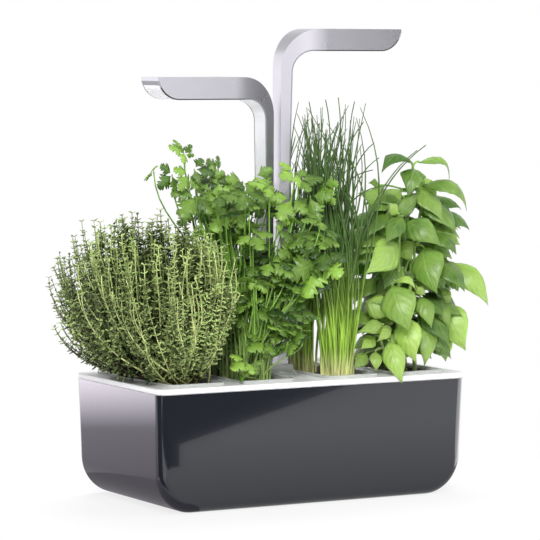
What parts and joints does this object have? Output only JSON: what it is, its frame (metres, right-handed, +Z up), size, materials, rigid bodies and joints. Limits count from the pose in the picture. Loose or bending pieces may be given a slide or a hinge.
{
  "type": "countertop hydroponic garden",
  "caption": "Water tub with a lift-off deck that holds long herb pods in slots, two sliding L-shaped grow lamps on a central mast, a filler flap and a float level rod.",
  "frame": {"origin": "centre of the tub's underside, where it rests on the worktop", "axes": "+X to the garden's right along its long side, +Y to its back, +Z up"},
  "size_m": [0.428, 0.204, 0.4405],
  "materials": {
    "tub_gloss": "gloss",
    "tank_plastic": "satin",
    "deck_white": "satin",
    "tray_clear": "gloss",
    "growing_medium": "matte",
    "felt": "matte",
    "thyme_leaf": "matte",
    "parsley_leaf": "matte",
    "chives_leaf": "matte",
    "basil_leaf": "satin",
    "lamp_metal": "satin",
    "lamp_frame_dark": "matte",
    "opal_white": "satin",
    "dark_plastic": "satin",
    "board_white": "satin",
    "board_green": "satin",
    "led_yellow": "gloss",
    "steel": "satin",
    "rubber_black": "matte",
    "housing_plastic": "satin",
    "float_white": "matte",
    "indicator_green": "gloss"
  },
  "bodies": {
    "garden": {"outer_shell": "tub_gloss", "water_tank": "tank_plastic", "power_inlet": "dark_plastic", "deck": "deck_white", "flap_pin": "steel", "wicks": "felt", "mast_housing": "housing_plastic", "housing_gasket": "rubber_black", "housing_screws": "steel", "left_friction_shoe": "rubber_black", "right_friction_shoe": "rubber_black", "control_board": "board_green", "board_screws": "steel", "indicator_light": "indicator_green", "float_guide": "dark_plastic", "float_stop": "dark_plastic", "thyme_tray": "tray_clear", "thyme_growing_block": "growing_medium", "thyme_plant": "thyme_leaf", "parsley_tray": "tray_clear", "parsley_growing_block": "growing_medium", "parsley_plant": "parsley_leaf", "chives_tray": "tray_clear", "chives_growing_block": "growing_medium", "chives_plant": "chives_leaf", "basil_tray": "tray_clear", "basil_growing_block": "growing_medium", "basil_plant": "basil_leaf"},
    "left_lamp": {"left_lamp_shell": "lamp_metal", "left_lamp_frame": "lamp_frame_dark", "left_diffuser": "opal_white", "left_post_cover": "opal_white", "left_post_cap": "dark_plastic", "left_led_board": "board_white", "left_leds": "led_yellow", "left_lamp_screws": "steel"},
    "right_lamp": {"right_lamp_shell": "lamp_metal", "right_lamp_frame": "lamp_frame_dark", "right_diffuser": "opal_white", "right_post_cover": "opal_white", "right_post_cap": "dark_plastic", "right_led_board": "board_white", "right_leds": "led_yellow", "right_lamp_screws": "steel"},
    "flap": {"filler_flap": "deck_white"},
    "button": {"light_button": "deck_white"},
    "float": {"water_float": "float_white"}
  },
  "joints": [
    {"name": "left_lamp_height", "type": "slide", "parent": "garden", "child": "left_lamp", "axis": [0, 0, 1], "range_m": [-0.03, 0.0455]},
    {"name": "right_lamp_height", "type": "slide", "parent": "garden", "child": "right_lamp", "axis": [0, 0, 1], "range_m": [-0.038, 0]},
    {"name": "filler_flap_hinge", "type": "hinge", "parent": "garden", "child": "flap", "pos_m": [0, 0.0754, 0.1177], "axis": [-1, 0, 0], "range_deg": [0, 100]},
    {"name": "light_button_press", "type": "slide", "parent": "garden", "child": "button", "axis": [0, 0, 1], "range_m": [-0.0008, 0], "stiffness_N_per_m": 400, "springref_m": 0.0006},
    {"name": "water_float_rise", "type": "slide", "parent": "garden", "child": "float", "axis": [0, 0, 1], "range_m": [0, 0.055]}
  ]
}
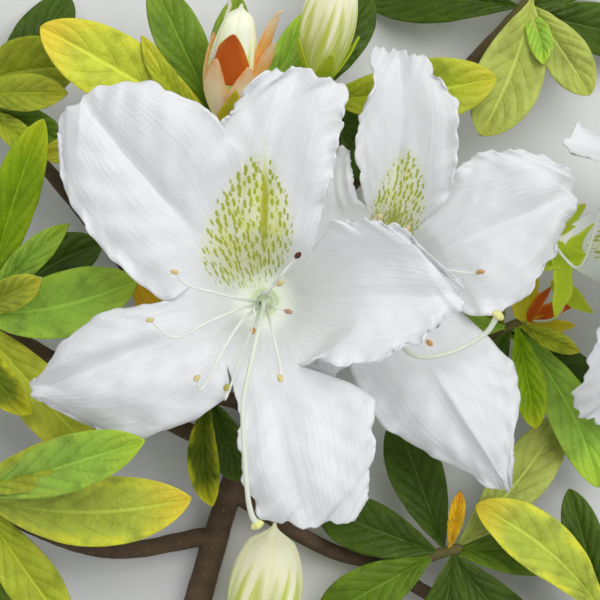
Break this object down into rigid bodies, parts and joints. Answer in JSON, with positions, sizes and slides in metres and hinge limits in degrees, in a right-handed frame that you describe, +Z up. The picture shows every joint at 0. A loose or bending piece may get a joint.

··········

■ WHAT TO PRODUCE ■
Using the data above, copy each line that contains "with".

■ OUTPUT FOR THIS EXERCISE ■
  "caption": "Water tub with a lift-off deck that holds long herb pods in slots, two sliding L-shaped grow lamps on a central mast, a filler flap and a float level rod.",
Break this object down into rigid bodies, parts and joints. Answer in JSON, with positions, sizes and slides in metres and hinge limits in degrees, in a right-handed frame that you describe, +Z up. The picture shows every joint at 0. A loose or bending piece may get a joint.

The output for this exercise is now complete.